O assunto é a Catedral

O assunto é a Catedral

Conversando com um querido amigo na Única — famosa cafeteira numa esquina do Centro de Ribeirão Preto que, ainda, é ponto de muita conversa e de alguns negócios que são feitos entre um café e outro —, ele comentou sobre seu desencanto com o nosso prefeito. Os assuntos do desapontamento eram os ônibus e a Catedral.

Segundo ele, depois de cinco anos de discussão sobre o itinerário do transporte coletivo na rua Florêncio de Abreu (em frente à Catedral), parte da frota de mais de uma centena de ônibus foi transferida para a rua Prudente de Morais. Adivinhem, caros leitores, quem mora nesta aprazível via. Meu desconsolado amigo.

Ele diz que o prefeito fez essa mudança para agradar o Padre Chico. Bom, eu preciso falar sobre isso. Quem me conhece minimamente sabe o quanto esse assunto me mobiliza. Como no filme “Precisamos falar sobre o Kevin”, é necessário ter aquela conversa desagradável, mas fundamental.

Não, meu amigo, não foi para agradar o Padre Chico que o prefeito mudou o itinerário dos ônibus. Foi para tentar preservar um dos principais patrimônios históricos e culturais de Ribeirão Preto. A nossa Catedral, a despeito da crença nesta, naquela ou em nenhuma religião, é uma relíquia. Esse prédio centenário corre o risco de desabar, caso não sejam feitas as devidas intervenções para a preservação.

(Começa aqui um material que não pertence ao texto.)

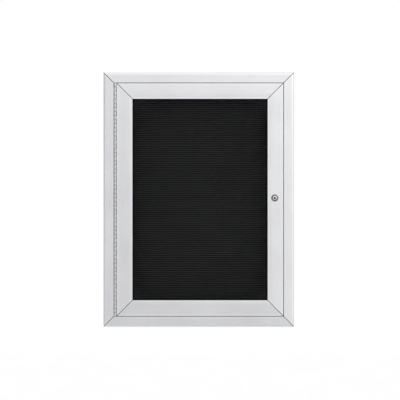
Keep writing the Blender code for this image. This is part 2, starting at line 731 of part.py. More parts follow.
def axis_empty(name, place, parent=None):
    """An empty on a joint's axis, which carries the pieces that move with it."""
    empty = bpy.data.objects.new(name, None)
    empty.location = Vector(place) - (parent.location if parent else Vector())
    empty.parent = parent
    PARTS.objects.link(empty)
    bpy.context.view_layer.update()
    return empty


def main():
    root = axis_empty("cabinet_origin", (0, 0, 0))
    door = axis_empty("door_axis", HINGE_AXIS)
    plug = axis_empty("lock_axis", LOCK_AXIS, door)
    cabinet_rails = build_cabinet_frame(root)
    build_back_panel(root, cabinet_rails)
    build_letter_board(root)
    build_clips(root, cabinet_rails)
    build_door_seal(root)
    door_rails = build_door_frame(door)
    build_window(door)
    build_hinge(root, door, cabinet_rails["left"], door_rails["left"])
    build_lock_case(door, door_rails["right"])
    build_lock_plug(plug)
    build_lock_cam(plug)


main()
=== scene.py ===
import itertools
import math

import bmesh
import bpy
from mathutils import Matrix, Vector


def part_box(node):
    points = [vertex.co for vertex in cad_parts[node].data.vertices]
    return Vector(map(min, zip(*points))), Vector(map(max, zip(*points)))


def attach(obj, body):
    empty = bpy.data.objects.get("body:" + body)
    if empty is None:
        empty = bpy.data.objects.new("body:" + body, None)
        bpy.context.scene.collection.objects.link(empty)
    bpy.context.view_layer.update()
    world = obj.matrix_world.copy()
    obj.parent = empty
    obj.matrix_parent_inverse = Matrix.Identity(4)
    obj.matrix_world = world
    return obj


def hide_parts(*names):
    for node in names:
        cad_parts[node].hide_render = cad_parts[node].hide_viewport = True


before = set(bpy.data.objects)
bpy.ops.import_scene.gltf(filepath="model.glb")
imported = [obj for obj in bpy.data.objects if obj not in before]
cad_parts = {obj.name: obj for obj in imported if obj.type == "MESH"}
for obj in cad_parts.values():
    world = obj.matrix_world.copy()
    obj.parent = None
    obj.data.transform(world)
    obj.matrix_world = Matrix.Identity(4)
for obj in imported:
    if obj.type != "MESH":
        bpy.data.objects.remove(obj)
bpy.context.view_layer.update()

# everything is in metres: X to the right, Y into the wall, Z up
tiny = 0.00001
shortestChamfered = 0.0011
drillReach = 0.03
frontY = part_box("cabinet_top_rail")[0].y

inwardOf = {"left": Vector((1, 0, 0)), "right": Vector((-1, 0, 0)),
            "bottom": Vector((0, 0, 1)), "top": Vector((0, 0, -1))}
memberOf = {"top": "top_rail", "bottom": "bottom_rail", "left": "hinge_stile", "right": "lock_stile"}


# Modelling helpers

def openMode(mode):
    bpy.ops.object.mode_set(mode=mode)


def clearSelection():
    if bpy.context.mode != "OBJECT":
        openMode("OBJECT")
    bpy.ops.object.select_all(action="DESELECT")


def choose(piece):
    clearSelection()
    piece.select_set(True)
    bpy.context.view_layer.objects.active = piece


def adopt(name):
    # the primitive just added gets its name, its size goes into its mesh, and edit mode opens
    piece = bpy.context.object
    piece.name = name
    piece.data.name = name
    bpy.ops.object.transform_apply(location=True, rotation=True, scale=True)
    openMode("EDIT")
    return piece


def startBox(name, low, high):
    clearSelection()
    middle = [(a + b) / 2 for a, b in zip(low, high)]
    bpy.ops.mesh.primitive_cube_add(size=1, location=middle, scale=[b - a for a, b in zip(low, high)])
    return adopt(name)


def startCylinder(name, radius, low, high, corners=48):
    clearSelection()
    bpy.ops.mesh.primitive_cylinder_add(vertices=corners, radius=radius, depth=high - low,
                                        location=(0, 0, (low + high) / 2))
    return adopt(name)


def startTube(name, width, depth, halfLength, wall):
    # a flat rectangle, hollowed by an inset, and run along Z
    clearSelection()
    bpy.ops.mesh.primitive_plane_add(size=1, location=(0.5, 0.5, -halfLength))
    piece = adopt(name)
    resize(width, depth)
    bpy.ops.mesh.inset(thickness=wall)
    bpy.ops.mesh.delete(type="FACE")
    selectAll()
    extrude(0, 0, 2 * halfLength)
    return piece


def selectAll(how="SELECT"):
    bpy.ops.mesh.select_all(action=how)


def editMesh():
    return bmesh.from_edit_mesh(bpy.context.edit_object.data)


def showPicked():
    bmesh.update_edit_mesh(bpy.context.edit_object.data, loop_triangles=False, destructive=False)


def pickOnly(kind, test):
    bpy.ops.mesh.select_mode(type=kind)
    selectAll("DESELECT")
    shape = editMesh()
    for part in shape.faces if kind == "FACE" else shape.edges:
        if test(part):
            part.select_set(True)
    showPicked()


def pickFaces(test):
    # the faces whose middle and normal pass the test
    editMesh().normal_update()
    pickOnly("FACE", lambda face: test(face.calc_center_median(), face.normal))


def pickEdges(test):
    # the edges whose two ends pass the test
    pickOnly("EDGE", lambda edge: test(edge.verts[0].co, edge.verts[1].co))


def across(axis, at):
    # the test for the faces that lie square across an axis at one place
    return lambda c, n: abs(c[axis] - at) < tiny and abs(n[axis]) > 0.9


def pickEdgesAt(x=None, y=None, z=None):
    asked = [(axis, value) for axis, value in enumerate((x, y, z)) if value is not None]
    pickEdges(lambda a, b: all(abs(p[axis] - value) < tiny for p in (a, b) for axis, value in asked))


def extrude(x, y, z):
    bpy.ops.mesh.extrude_region_move(TRANSFORM_OT_translate={"value": (x, y, z)})


def roundOff(radius, segments, profile=0.5):
    bpy.ops.mesh.bevel(offset=radius, segments=segments, profile=profile, affect="EDGES", clamp_overlap=True)


def roundEdgesAt(radius, segments, profile=0.5, **place):
    pickEdgesAt(**place)
    roundOff(radius, segments, profile)


def resize(x, y, z=1, about=(0, 0, 0)):
    bpy.ops.transform.resize(value=(x, y, z), center_override=about)


def shift(x, y, z):
    bpy.ops.transform.translate(value=(x, y, z))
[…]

O Padre Chico está numa luta sem tréguas para fazer a cidade entender que essa briga não pode ser só dele e dos seus fiéis. Essa luta deve ser da cidade, dos cidadãos que entendem que um município se constrói com a história, com o passado. O que causa um certo desânimo é que cada um que faz parte dessa história teima em colocar seus interesses à frente do bem maior: o bem comum.

É legítimo que meu amigo se incomode com o barulho ensurdecedor de dezenas de ônibus tirando o seu sagrado e desejável sossego. É também legítimo que ele vá reclamar ao prefeito, que tem a função primeira de resolver os problemas dos cidadãos da melhor maneira possível. O que não pode é essa briga de braço em que ninguém consegue se entender e, principalmente, dialogar. Já não estava na hora de se discutir qual o melhor modelo de uso dos ônibus no centro da cidade?

Na época das eleições, todos os candidatos apontam soluções para esse problema – que, por sinal, se arrasta há anos. É certo que o centro, com ruas estreitas e com a grande quantidade de carros circulando, não consegue mais suportar o número de ônibus que trafegam pelas sofridas ruas apertadas.

O imbróglio sobre a construção das plataformas da chamada Estação Catedral começou no governo anterior, quando foram definidos os espaços de embarque e desembarque de passageiros. Lembro perfeitamente das discussões e, principalmente, da intransigência em se estabelecer um denominador comum entre a igreja e o transporte público. A insistência no projeto – que mais parecia uma guerra política e uma necessidade de vitória a qualquer custo da administração municipal – resultou na implantação das plataformas na Praça das Bandeiras.

O caso chegou ao Ministério Público, foi aberto inquérito e houve até intervenção do Conselho de Defesa do Patrimônio Histórico Estadual, que pediu a suspensão das obras. Tudo isso, no ano passado. Em 2017, elas foram concluídas, a partir do projeto inicial. No entanto, como a crônica de uma morte anunciada, o resultado é desastroso: será preciso fazer mudanças nas plataformas construídas, extraindo árvores e mudando a altura de cada ponto. 

Tanto problema causado, fundamentalmente, em razão da falta de diálogo e do excesso de intolerância. Por que não lançar mão das audiências públicas para se discutir qual o melhor modelo? Por que não abrir espaço para que as pessoas apresentem as suas ideias? Tenho absoluta certeza de que, a partir do diálogo, da troca de experiências e, principalmente, de ouvir o que pensa quem usa o serviço público de transporte, será possível encontrar um caminho. O usuário tem condições de indicar as melhores saídas, se forem apresentados os prós e contras de todos os lados.

Nós, enquanto sociedade e como parte fundamental da cidade, precisamos fazer marcação cerrada para que esses problemas não se repitam, porque, infelizmente, pelo andar da carruagem, parece que os equívocos da administração passada têm sido reincidentes no atual governo. A falta de interlocução é um deles. 

Decisões tomadas nos gabinetes com meia dúzia de burocratas não vão resolver a situação. Estaremos sempre andando em círculos e reclamando de tudo. Se querem uma solução que contemple a todos, em minha opinião, só há uma saída: colocar todos os interessados na conversa e buscar uma saída que seja consensual. Essa é a verdadeira prática da democracia.